Quant au mode de scrutin, force est de constater qu’il n’a en rien éliminé ou tempéré le tribalisme ou l’émergence de potentats régionaux, au contraire. Dans les régions où de tels comportements subsistent, les résultats de l’élection ont été suffisamment clairs. Ce mode n’a pas non plus assuré l’élection des « femmes démocrates » et des partis « progressistes » à l’origine du mode de vote. Pire, les forces politiques et les jeunes ayant supporté réellement le poids de la révolution dans leur chair et dans leur avenir ont été laminés et se trouvent désormais marginalisés ou exclus de la représentation nationale. Il n’est pas inutile non plus d’évoquer l’incidence directe de ce mode sur la multiplication du nombre des partis et des listes et pas davantage sur les conséquences néfastes de l’éparpillement des moyens et des voix.

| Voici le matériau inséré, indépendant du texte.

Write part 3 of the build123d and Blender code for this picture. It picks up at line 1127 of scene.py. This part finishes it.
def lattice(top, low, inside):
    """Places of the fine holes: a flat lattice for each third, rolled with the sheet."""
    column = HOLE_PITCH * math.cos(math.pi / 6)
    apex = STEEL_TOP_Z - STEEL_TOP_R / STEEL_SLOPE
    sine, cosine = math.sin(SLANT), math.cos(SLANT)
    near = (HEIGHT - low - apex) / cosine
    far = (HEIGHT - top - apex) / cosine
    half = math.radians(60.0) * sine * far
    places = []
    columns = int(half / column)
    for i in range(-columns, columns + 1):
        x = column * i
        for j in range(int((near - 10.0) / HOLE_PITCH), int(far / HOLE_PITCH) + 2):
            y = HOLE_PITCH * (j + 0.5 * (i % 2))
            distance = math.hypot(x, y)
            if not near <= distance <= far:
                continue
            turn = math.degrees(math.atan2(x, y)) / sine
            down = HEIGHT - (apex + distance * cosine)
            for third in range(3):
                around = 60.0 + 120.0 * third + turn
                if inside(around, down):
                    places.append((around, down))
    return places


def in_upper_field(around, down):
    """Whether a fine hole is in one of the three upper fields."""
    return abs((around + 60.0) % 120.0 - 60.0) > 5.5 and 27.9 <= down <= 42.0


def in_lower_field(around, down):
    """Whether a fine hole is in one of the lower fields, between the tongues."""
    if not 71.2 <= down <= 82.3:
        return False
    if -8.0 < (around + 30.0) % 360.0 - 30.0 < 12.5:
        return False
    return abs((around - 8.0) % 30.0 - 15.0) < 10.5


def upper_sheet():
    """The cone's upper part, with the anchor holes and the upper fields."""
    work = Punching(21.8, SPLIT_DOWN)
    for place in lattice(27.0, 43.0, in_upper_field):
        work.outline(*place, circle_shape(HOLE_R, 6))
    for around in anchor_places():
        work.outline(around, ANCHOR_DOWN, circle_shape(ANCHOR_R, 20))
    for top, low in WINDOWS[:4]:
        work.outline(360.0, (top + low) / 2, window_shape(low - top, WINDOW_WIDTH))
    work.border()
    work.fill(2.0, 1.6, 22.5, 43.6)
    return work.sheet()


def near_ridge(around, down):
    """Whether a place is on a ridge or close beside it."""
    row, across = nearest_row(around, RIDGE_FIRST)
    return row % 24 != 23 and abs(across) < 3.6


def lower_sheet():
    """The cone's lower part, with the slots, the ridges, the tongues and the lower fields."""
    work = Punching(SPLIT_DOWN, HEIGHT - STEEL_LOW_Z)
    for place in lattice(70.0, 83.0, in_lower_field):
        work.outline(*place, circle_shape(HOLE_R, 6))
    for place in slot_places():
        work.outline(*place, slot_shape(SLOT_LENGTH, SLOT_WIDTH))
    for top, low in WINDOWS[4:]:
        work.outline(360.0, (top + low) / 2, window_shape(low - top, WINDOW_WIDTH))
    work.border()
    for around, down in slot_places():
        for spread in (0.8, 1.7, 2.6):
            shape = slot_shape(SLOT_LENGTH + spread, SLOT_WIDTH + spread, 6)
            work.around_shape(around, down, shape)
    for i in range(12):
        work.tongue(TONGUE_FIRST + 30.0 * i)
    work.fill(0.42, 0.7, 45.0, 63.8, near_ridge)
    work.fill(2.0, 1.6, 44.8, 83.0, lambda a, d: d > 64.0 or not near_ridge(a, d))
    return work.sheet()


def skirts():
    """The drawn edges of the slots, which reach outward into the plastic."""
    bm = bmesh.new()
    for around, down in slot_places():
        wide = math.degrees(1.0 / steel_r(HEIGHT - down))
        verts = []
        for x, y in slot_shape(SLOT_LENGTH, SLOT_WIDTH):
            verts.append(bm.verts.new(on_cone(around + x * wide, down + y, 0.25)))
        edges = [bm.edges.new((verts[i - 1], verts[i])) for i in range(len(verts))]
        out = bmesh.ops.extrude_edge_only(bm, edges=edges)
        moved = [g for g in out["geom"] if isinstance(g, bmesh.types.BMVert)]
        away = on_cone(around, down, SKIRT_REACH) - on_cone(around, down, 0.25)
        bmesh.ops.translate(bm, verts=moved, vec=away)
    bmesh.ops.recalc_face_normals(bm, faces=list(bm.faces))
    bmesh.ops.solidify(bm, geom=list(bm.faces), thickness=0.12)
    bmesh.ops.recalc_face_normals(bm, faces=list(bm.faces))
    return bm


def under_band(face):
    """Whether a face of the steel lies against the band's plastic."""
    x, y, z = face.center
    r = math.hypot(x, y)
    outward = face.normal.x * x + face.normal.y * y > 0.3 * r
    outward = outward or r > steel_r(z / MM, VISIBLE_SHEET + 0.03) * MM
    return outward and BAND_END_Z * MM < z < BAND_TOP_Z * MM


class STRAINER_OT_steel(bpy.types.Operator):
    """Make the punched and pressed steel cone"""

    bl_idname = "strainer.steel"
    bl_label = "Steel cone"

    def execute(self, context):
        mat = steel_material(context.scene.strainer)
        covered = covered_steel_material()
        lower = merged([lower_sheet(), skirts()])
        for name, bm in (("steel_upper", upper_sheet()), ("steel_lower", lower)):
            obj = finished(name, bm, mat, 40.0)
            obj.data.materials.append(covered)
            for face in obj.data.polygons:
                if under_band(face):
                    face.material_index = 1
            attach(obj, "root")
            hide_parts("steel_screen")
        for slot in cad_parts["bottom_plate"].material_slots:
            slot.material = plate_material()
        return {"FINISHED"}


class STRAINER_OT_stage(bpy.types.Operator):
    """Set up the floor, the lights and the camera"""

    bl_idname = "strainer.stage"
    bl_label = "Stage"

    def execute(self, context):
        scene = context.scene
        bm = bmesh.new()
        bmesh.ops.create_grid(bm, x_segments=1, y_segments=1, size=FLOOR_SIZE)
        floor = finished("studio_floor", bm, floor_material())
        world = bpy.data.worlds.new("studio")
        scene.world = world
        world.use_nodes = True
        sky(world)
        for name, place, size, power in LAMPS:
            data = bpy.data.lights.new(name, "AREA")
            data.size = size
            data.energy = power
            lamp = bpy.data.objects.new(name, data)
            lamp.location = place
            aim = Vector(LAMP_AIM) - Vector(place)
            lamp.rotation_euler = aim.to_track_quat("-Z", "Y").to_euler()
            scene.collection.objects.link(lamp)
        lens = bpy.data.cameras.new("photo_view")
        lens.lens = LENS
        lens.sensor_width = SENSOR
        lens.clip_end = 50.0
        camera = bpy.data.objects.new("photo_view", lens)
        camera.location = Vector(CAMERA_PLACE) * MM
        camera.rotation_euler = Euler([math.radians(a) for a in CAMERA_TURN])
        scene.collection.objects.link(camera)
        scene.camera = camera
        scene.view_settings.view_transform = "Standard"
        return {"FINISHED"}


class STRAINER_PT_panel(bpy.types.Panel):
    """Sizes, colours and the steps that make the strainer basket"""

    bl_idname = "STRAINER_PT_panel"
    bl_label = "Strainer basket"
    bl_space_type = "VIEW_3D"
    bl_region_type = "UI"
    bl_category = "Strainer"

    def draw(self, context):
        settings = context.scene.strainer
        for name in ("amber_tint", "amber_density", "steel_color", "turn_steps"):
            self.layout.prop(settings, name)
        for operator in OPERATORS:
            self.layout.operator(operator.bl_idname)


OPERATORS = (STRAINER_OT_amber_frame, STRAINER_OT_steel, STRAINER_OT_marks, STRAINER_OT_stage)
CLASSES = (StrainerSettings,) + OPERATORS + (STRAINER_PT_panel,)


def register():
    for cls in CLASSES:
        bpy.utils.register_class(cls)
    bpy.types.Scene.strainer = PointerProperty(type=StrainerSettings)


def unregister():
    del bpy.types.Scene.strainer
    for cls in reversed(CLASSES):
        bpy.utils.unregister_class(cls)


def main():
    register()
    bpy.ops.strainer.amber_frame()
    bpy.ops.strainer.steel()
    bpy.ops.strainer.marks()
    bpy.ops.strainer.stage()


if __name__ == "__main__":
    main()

Cela a compté, plus que l’on ne veut l’admettre. Il faudra donc être suicidaire pour continuer sur cette voie. Certains, dont je suis, ont dénoncé depuis des mois le mode de scrutin qui a été finalement appliqué et expliqué ses dangers, sans résultat. Parmi ses lacunes et des plus graves se trouve justement cette question lancinante des alliances qui se nouent après les élections et non pas avant ou pendant les élections comme l’aurait permis un mode majoritaire uninominal à deux tours. Rien n’y fit. Voilà les faits, têtus et incontestables.

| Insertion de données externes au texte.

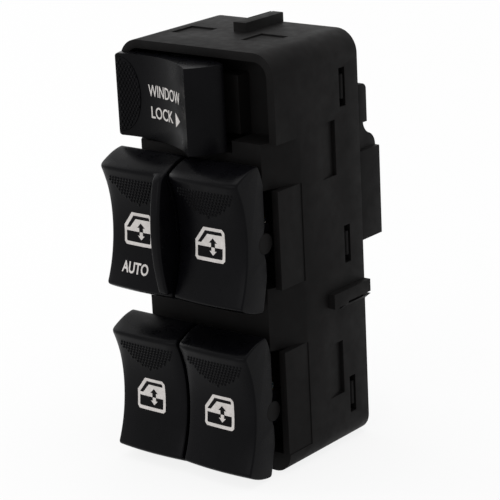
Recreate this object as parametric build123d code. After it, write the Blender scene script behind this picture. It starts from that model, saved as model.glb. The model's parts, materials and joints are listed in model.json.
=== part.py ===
from build123d import *
from math import cos, pi, radians, sin, sqrt, tan
import os

# A driver's window switch block, standing on its lower end as it would on a bench.
# X runs across the buttons, Y from the buttons (-Y) to the plug socket (+Y), Z up.
# The origin is the middle of the case's lower end. All sizes are in millimetres.

# Case shell
CASE_WALL = 2.2
TOP_CORNER = 6.0
FOOT_CORNER = 5.0
LEFT_MARGIN = 3.25
RIGHT_MARGIN = 2.05
SEAM_SETBACK = 9.4
STRIP_STEP = 0.25
DECK_SETBACK = 7.2
DECK_THICKNESS = 2.0
BAR_REACH = 1.2
BAR_RIGHT_INSET = 4.05
BAR_LEFT_INSET = 6.5

# Window rockers
ROCKER_WIDTH = 21.65
ROCKER_GAP = 0.9
LIP_RADIUS = 20.3
HEEL_RADIUS = 17.4
LIP_REACH = 10.9
HEEL_REACH = 10.8
HEEL_LIP = 0.66
FACE_HOLLOW = 3.5
CROWN_SETBACK = 1.6
CROWN_SOFTENING = 5.3
HEEL_SETBACK = 1.9
HEEL_SOFTENING = 8.4
SKIRT_SETBACK = 0.2
ROCKER_WALL = 1.8
FACE_WALL = 2.0
SIDE_BEVEL = 1.1

# Where the rows stand, and the openings below and above their pivots
FOOT_GAP = 0.6
ROW_GAP = 6.5
SILL_DROP = 12.8
LOWER_HEAD = 14.9
UPPER_HEAD = 12.65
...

Le pays a besoin de clarté, plus que jamais. Et si nous appelons au consensus au niveau de la rédaction du projet de Constitution, laquelle doit être obligatoirement ratifiée par voie de référendum, nous pensons que le parti Ennahda et son allié déclaré depuis 2003 doivent gouverner le pays conformément à leur programme et options et non sur la base d’un consensus fallacieux et dérisoire. Car le moment venu, le peuple tunisien devra trancher sur des bases claires, c'est-à-dire sur un projet de société et sur un bilan dont la responsabilité incombera aux deux seuls partis intéressés, sinon nous retomberons aussitôt dans l’irresponsabilité et la confusion.